As of 2009, North and South Korea are still technically at war (having never signed an armistice after the Korean War) and share the world’s most heavily fortified border. On May 27, 2009, North Korea declared that the ceasefire treaty, signed post Korean War, is no longer valid due to the South Korean government's pledge to "definitely join" the Proliferation Security Initiative. To further complicate and intensify strains between the two nations, the sinking of the South Korean warship Cheonan in March 2010, killing 46 seamen, is as of May 20, 2010 claimed by a multi-national research team to have been caused by a North Korean torpedo, which the North denies.
South Korea agreed with the findings from the research group and President Lee Myung-bak declared in May 2010 that Seoul would cut all trade with North Korea as part of measures primarily aimed at striking back at North Korea diplomatically and financially.
As a result of this, North Korea severed all ties, completely abrogated the previous pact of non aggression and expelled all South Koreans from a joint industrial zone in Kaesong.
South Korea has since honored the 46 sailors on April 21, with a tearful military funeral a month after a blast sank their warship, and officials vowed retaliation for those responsible as speculation mounted that North Korea may have torpedoed the vessel.
An estimated 2,800 mourners including President Lee Myung-bak attended the outdoor funeral at a navy base south of Seoul for the ceremony as sirens sounded across the country. A somber Lee and his wife placed white chrysanthemums — a traditional flower of mourning in South Korea — burned incense and bowed before the framed photos of the soldiers, while buglers played taps.
The names of each sailor was read out while Lee, clad in a black suit and tie, placed military decorations on a giant alter below individual photos of each man.
They had all been posthumously promoted by one rank in recent days.
Buddhist monks clad in orange and white robes chanted prayers at the interfaith funeral. Roman Catholic priests and Christian pastors also participated. Surviving relatives and other mourners wept. Navy sailors fired a three-volley rifle salute.
The sailors went down with the 1,200-ton Cheonan near the tense western sea border with North Korea on March 26 shortly after it was torn apart by what investigators believe was an underwater blast from outside the ship.
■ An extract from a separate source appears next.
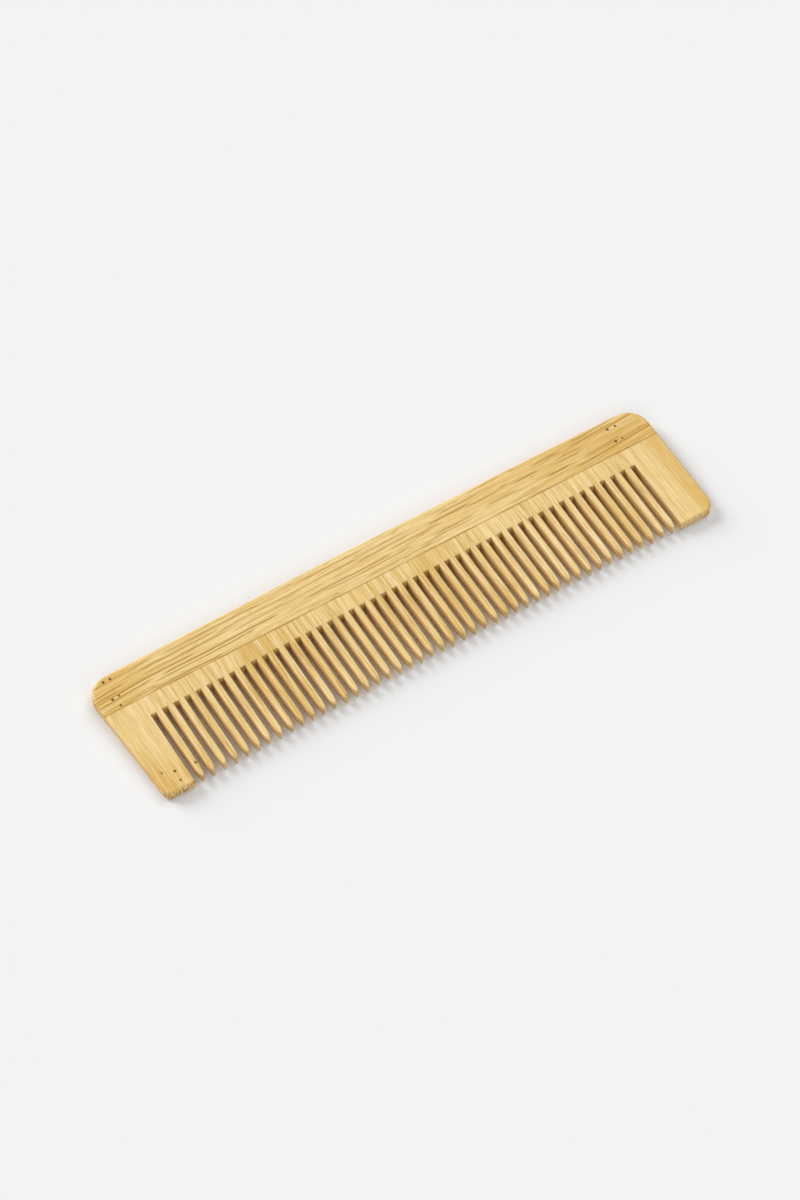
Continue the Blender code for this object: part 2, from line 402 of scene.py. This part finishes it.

Fifty-eight sailors survived the sinking. The bodies of 40 of the sailors were recovered, while six others remained unaccounted for and are presumed dead. The retrieved bodies were cremated.
The funeral took place at the 2nd Fleet headquarters in Pyeongtaek, about 45 miles (70 kilometers) south of Seoul, the Cheonan's home base. The ceremony was to be followed by burial later April 21st. The events cap five days of official mourning that has mixed outpourings of grief and sympathy with anger at possible North Korean involvement.
The Cheonan was on a routine patrol before it split in two and sank near the disputed western sea border, a scene of three bloody sea battles between the rival Koreas that remain locked in a state of war since their 1950-53 conflict ended in a truce instead of a peace treaty.
An estimated 400,000 people have reportedly visited mourning locations set up across the country to pay respects.
North Korea has waged a slew of attacks against South Korea, including a 1987 downing of a South Korean passenger plane that killed all 115 people on board, one of the reasons the country is suspected of involvement.